A couple of generations ago, it was considered a mark of a thorough American elementary education to have kids memorize things.
Bible verses, in the King James translation. “… and the glory of the Lord shone round about them: and they were sore afraid.”
Writers. In Latin or Greek or Elizabethan English. “We few, we happy few, we band of brothers …”
Speeches. “Four score and seven years ago …”
And poets. “Once upon a midnight dreary …”
All these years later, I can still summon up bits of things. Mostly the Bible and a handful of poems, including what probably remains my favorite bit of poetry — or verse.
Every American should be familiar with Casey at the Bat. And every baseball fan should read it, from time to time, because it is so much fun.
It was written by Ernest Thayer and published in the San Francisco Examiner in 1888, which is a long time ago, by American standards, but it still remains relevant.

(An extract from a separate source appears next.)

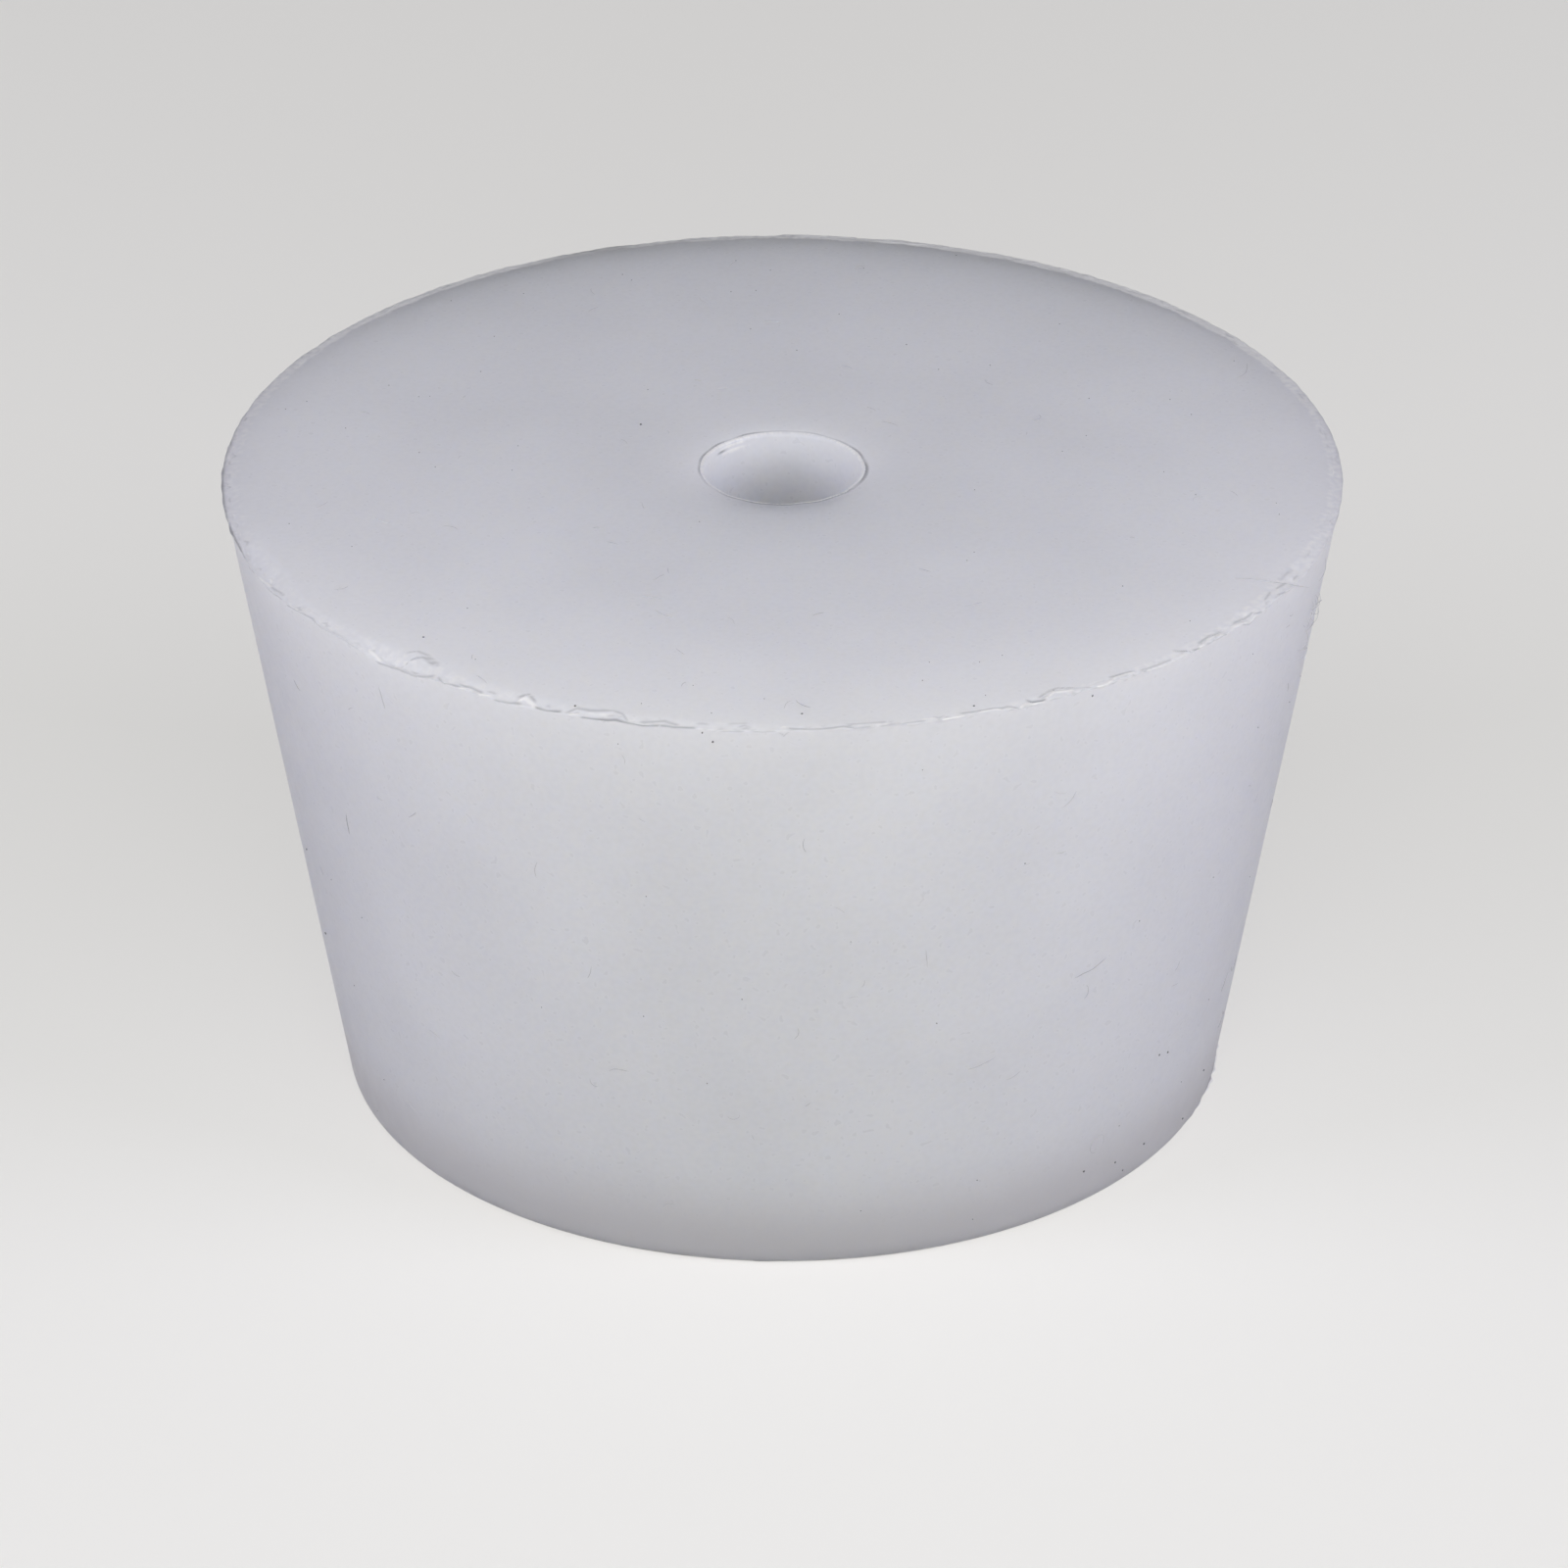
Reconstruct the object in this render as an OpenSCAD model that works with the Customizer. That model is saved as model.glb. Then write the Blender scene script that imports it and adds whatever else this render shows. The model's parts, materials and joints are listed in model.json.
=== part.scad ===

Several phrases from the poem can still be heard with some regularity. “The outlook wasn’t brilliant for the Mudville nine that day.” … “So upon that stricken multitude grim melancholy sat” (Perhaps the best phrase in the poem.) “Oh, somewhere in this favored land …” and “mighty Casey has struck out.”
Casey at the Bat just pops into my head, from time to time, and I inevitably go to read the whole thing again, perhaps surprised by one or two things I didn’t quite remember, realizing I can reel off almost entire verses … and marveling at how the account could, with some changes of aged verbiage, be recited today — and understood by modern fans.
Is it a vivid account of the bottom of the ninth inning of a game the home team is losing 4-2, when a single and a double with two outs brings up Mighty Casey, the team’s slugger.
And the shock of the 13th (and last) verse can still be seen in the faces of those listening to the poem for the first time. It is so not where we thought the poem was going to go. (Try it on a Little Leaguer sometime … if you can get him to listen that long.)
The wiki entry includes a cultural treasure, a 1920 recording of an actor named DeWolf Hopper who is reciting the poem — which he apparently did, for money, at least 10,000 times.
It is fascinating to listen to Hopper’s reading of the poem, and to realize how a dramatic reading from less than a century ago now seems … ridiculous. Especially the voices Hopper invents.
Pop culture certainly changes radically every few years — even if baseball and its most famous poen hardly does.
1 response so far ↓
1 Judy Long // Oct 3, 2014 at 2:41 PM
Preamble to the Constitution was one of the things we had to memorize … in fifth grade, I believe.
I’m old-school enough to still think it’s a good idea.